What elevates Midnight in Paris from being just a pleasant, time-spanning travelogue is Woody’s exploration of nostalgia and how it keeps us from moving forward as individuals. Early on in the film, Michael Sheen’s slick operator proclaims nostalgia to be a form of denial, one that denies the realities of the present for a comfortably idealized version of the past. While Sheen’s character is derided as a pseudo-intellectual, the film in some ways affirms his sentiments. While Gil’s time in the past is well spent, this fantasy of the past is just that: a fantasy. The film isn’t discounting nostalgia entirely, and it certainly conveys the allure of such a fantasy. But the romantic pull of the past, embodied by the mysterious and ethereal Marion Cotillard, has a flip side, a refusal to engage with the present and, thus, discounts the possibility for real growth. What Gil takes from his time spent in the past is valuable and, in acknowledging the realities of his present day circumstances, awakens him to the possibilities in his own life. It is a refreshingly uplifting outlook, and it’s gratifying to be reminded that Allen can evoke this sense of wonder and magic in what he would otherwise consider a cold, indifferent universe.
Midnight in Paris certainly has issues. As might be expected with someone who shoots a new script every year, some of the characters get shortchanged. Rachel McAdams, in particular, doesn’t get to have much dimension; she’s a shrew at the start and stays that way till the end, leaving us to wonder what Gil ever saw in her other than a sounding board reaffirming his own insecurities. Michael Sheen, delightfully smarmy in the few scenes he gets, is more or less discarded from the picture entirely; he could have done with one more scene. Luckily other characters that were probably thin on paper (McAdams’ parents in particular) are elevated by the performances and some great Woody Allen lines (“The detective agency says the detective has gone missing”). The cinematography is gorgeous at presenting Paris, both past and present, in a romantic light and the evocative score contributes greatly to that effect as well.
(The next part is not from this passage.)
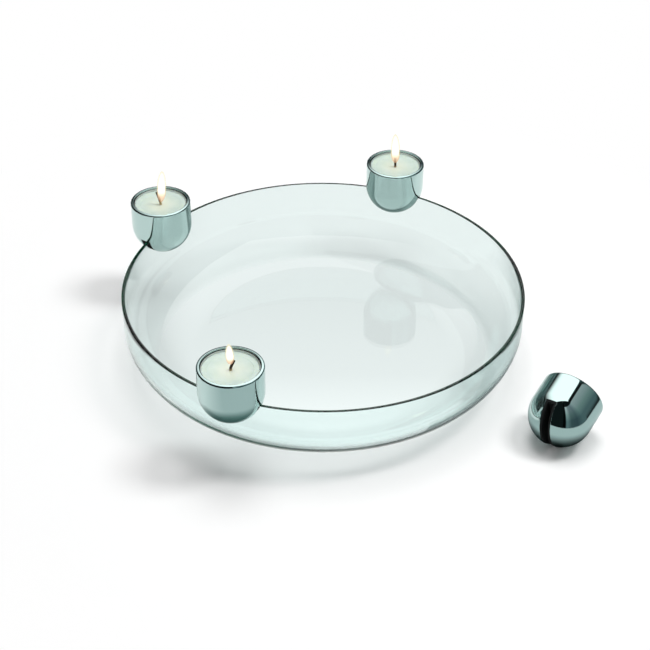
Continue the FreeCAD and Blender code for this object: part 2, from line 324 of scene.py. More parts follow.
def backdrop_strength(tree, axes, through):
    """1, but through the glass brighter at the front and shaded on the left."""
    nearness = spread(tree, axes["Y"], *GLASS_GLOW_CHANGE, GLASS_LEVEL - 1.0, GLASS_GLOW - 1.0)
    shade = spread(tree, axes["X"], *LEFT_SHADE_CHANGE, 0.0, -LEFT_SHADE, "SMOOTHSTEP")
    return maths(tree, "MULTIPLY_ADD", maths(tree, "ADD", nearness, shade), through, 1.0)


def table_finish():
    """Matt white with a tone for each way of seeing, and plain white as a backdrop."""
    finish, tree = new_finish("white_table")
    place = own_place(tree)
    axes = add(tree, "ShaderNodeSeparateXYZ", {0: place}).outputs
    distance = add(tree, "ShaderNodeVectorMath", {0: place}, operation="LENGTH").outputs["Value"]
    incoming = add(tree, "ShaderNodeNewGeometry").outputs["Incoming"]
    came_from = add(tree, "ShaderNodeSeparateXYZ", {0: incoming}).outputs
    past_line = maths(tree, "GREATER_THAN", maths(tree, "ADD", axes["X"], axes["Y"]), LOOSE_LOOKS_PAST)
    from_front = maths(tree, "LESS_THAN", came_from["Y"], 0.0)
    look = looks(tree, maths(tree, "MULTIPLY", from_front, past_line))
    tone = blend(tree, look["seen"], grey(TABLE_TONE), grey(TABLE_SHOWN))
    tone = blend(tree, look["mirror"], tone, mirrored_tone(tree, place))
    tone = blend(tree, look["mirror_through"], tone, MIRRORED_THROUGH_BOWL)
    matt = add(tree, "ShaderNodeBsdfDiffuse", {"Color": tone}).outputs[0]
    backdrop = add(tree, "ShaderNodeEmission", {
        "Color": grey(1.0), "Strength": backdrop_strength(tree, axes, look["through"])}).outputs[0]
    in_backdrop = spread(tree, distance, *BACKDROP_EDGE, steps="SMOOTHSTEP")
    plain = maths(tree, "MULTIPLY", in_backdrop, look["seen"])
    # In mirrors, the table under the bowl is plain white: painted light that takes the place of the
    # bowl's shadow there.
    for share, way in ((GLASS_SHARE, "through"), (spread(tree, distance, *UNDER_BOWL), "mirror")):
        plain = maths(tree, "MAXIMUM", plain, maths(tree, "MULTIPLY", look[way], share))
    lit = mix_shaders(tree, plain, matt, backdrop)
    past_edge = maths(tree, "MULTIPLY", spread(tree, distance, *MIRRORED_EDGE), look["mirror"])
    gone = add(tree, "ShaderNodeBsdfTransparent").outputs[0]
    add(tree, "ShaderNodeOutputMaterial", {0: mix_shaders(tree, past_edge, lit, gone)})
    return finish


# %% Lay the table
TABLE_LEVEL = -0.2 * MM
TABLE_REACH = 4.0


def flat_stage(name, low, high, level, finish):
    """A flat rectangle between two (x, y) corners that isn't part of the object."""
    corners = [(low[0], low[1]), (high[0], low[1]), (high[0], high[1]), (low[0], high[1])]
    mesh = bpy.data.meshes.new(name)
    mesh.from_pydata([(x, y, level) for x, y in corners], [], [(0, 1, 2, 3)])
    mesh.materials.append(finish)
    piece = bpy.data.objects.new(name, mesh)
    bpy.context.scene.collection.objects.link(piece)
    return piece


flat_stage("table", (-TABLE_REACH,) * 2, (TABLE_REACH,) * 2, TABLE_LEVEL, table_finish())
print("table: stage,", 2 * TABLE_REACH, "m wide")

# %% [markdown]
# ## The panel
#
# A broad white panel over the table makes the bright bands on the metal. It fades out to the
# left and at the far end, which gives the bands a soft side, as a stretched cloth with a lamp
# behind it does. Only mirrors meet it, and it throws no shadow.

# %% Hang the white panel
PANEL_LEVEL = 0.55
PANEL_LOW = (-0.56, -0.13)
PANEL_HIGH = (0.32, 1.10)
PANEL_FADES = {"X": (-0.56, -0.06), "Y": (1.05, 0.42)}
PANEL_GLOW = 1.8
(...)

Woody Allen has said that he makes films only to take his mind off of death and that he doesn’t think that any of his films will be remembered. While one could certainly beg to differ on the second point, lately his films have started to feel as much a chore for the audience as they seem to have become for Allen himself. Luckily Midnight in Paris finds Woody (and us) escaping into the best kind of fantasy: A romantic fantasy of Paris as it was and as it is now, a fantasy where the artists of yesterday are living, vibrant inspirations for today, a fantasy where nostalgia is embodied as a gorgeous, unobtainable woman and where the world is, if only for 94 minutes, a place brimming with mystery, magic and possibility.